The Honda RA122E/B (1992 V12 F1) ran at 6-8 bar (87-116 psi) with the gas replenishment cylinder charged, initially, to approx 150 bar (2175 psi). Honda claimed a reduction of valve assembly reciprocating mass of 20 % with similar levels of valve gear friction(as comparedto conventional systems). "

[Top Fuel F1]

Rainer:

Your Post looks exactly like the info " 7.3 How do pneumatic valve return systems work? " previously Posted by desmo in two seperate Threads earlier this year. I think what we were trying to do in this Thread was to glean anything else out of the illustration and to possibly go beyond what was previously Posted. I was also looking for a previous issue of RACECAR Engineering to see what that might add (see my previous Post about that in this Thread}.

Best Regards; [p][Edited by Top Fuel F1 on 11-08-2000]

[Rainer Nyberg]

I wasn´t aware of that it was posted earlier, I am still a newcomer to this, so I guess old threads also will re-appear...

[desmo]

Hey, no harm, no foul.

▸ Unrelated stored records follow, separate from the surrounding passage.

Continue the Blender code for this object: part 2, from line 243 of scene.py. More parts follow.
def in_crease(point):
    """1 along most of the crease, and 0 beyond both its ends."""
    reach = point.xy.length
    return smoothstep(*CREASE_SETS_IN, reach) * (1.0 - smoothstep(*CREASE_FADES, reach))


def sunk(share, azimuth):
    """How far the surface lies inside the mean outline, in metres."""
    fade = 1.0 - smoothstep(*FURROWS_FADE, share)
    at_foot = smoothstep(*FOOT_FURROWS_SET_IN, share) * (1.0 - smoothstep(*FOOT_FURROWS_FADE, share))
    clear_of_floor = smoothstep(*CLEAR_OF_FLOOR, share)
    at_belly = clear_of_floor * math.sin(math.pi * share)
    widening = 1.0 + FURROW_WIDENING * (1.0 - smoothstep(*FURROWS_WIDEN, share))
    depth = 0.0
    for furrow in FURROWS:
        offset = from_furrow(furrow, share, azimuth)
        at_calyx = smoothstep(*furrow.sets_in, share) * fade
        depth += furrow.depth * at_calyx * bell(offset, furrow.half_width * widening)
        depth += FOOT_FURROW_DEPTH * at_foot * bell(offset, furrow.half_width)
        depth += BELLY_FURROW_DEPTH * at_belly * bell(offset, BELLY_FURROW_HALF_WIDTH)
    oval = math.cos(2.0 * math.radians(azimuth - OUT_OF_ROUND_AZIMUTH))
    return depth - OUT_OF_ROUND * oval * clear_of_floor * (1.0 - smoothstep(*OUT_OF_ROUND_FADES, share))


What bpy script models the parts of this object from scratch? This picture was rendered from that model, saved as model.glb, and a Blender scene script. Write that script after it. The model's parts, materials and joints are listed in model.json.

Don't worry about it. When I first started posting here, I wen't back through the previous threads and read them all! Took hours and hours, but it was fun and I learned a lot. If everyone here had read all the posts in this forum not only would there be a lot less repeat posts, the level of discussion would be much, much more informed. I know, it ain't gonna happen but I thought I'd point out the obvious. Turn off that sit-com and read old Tech Forum posts!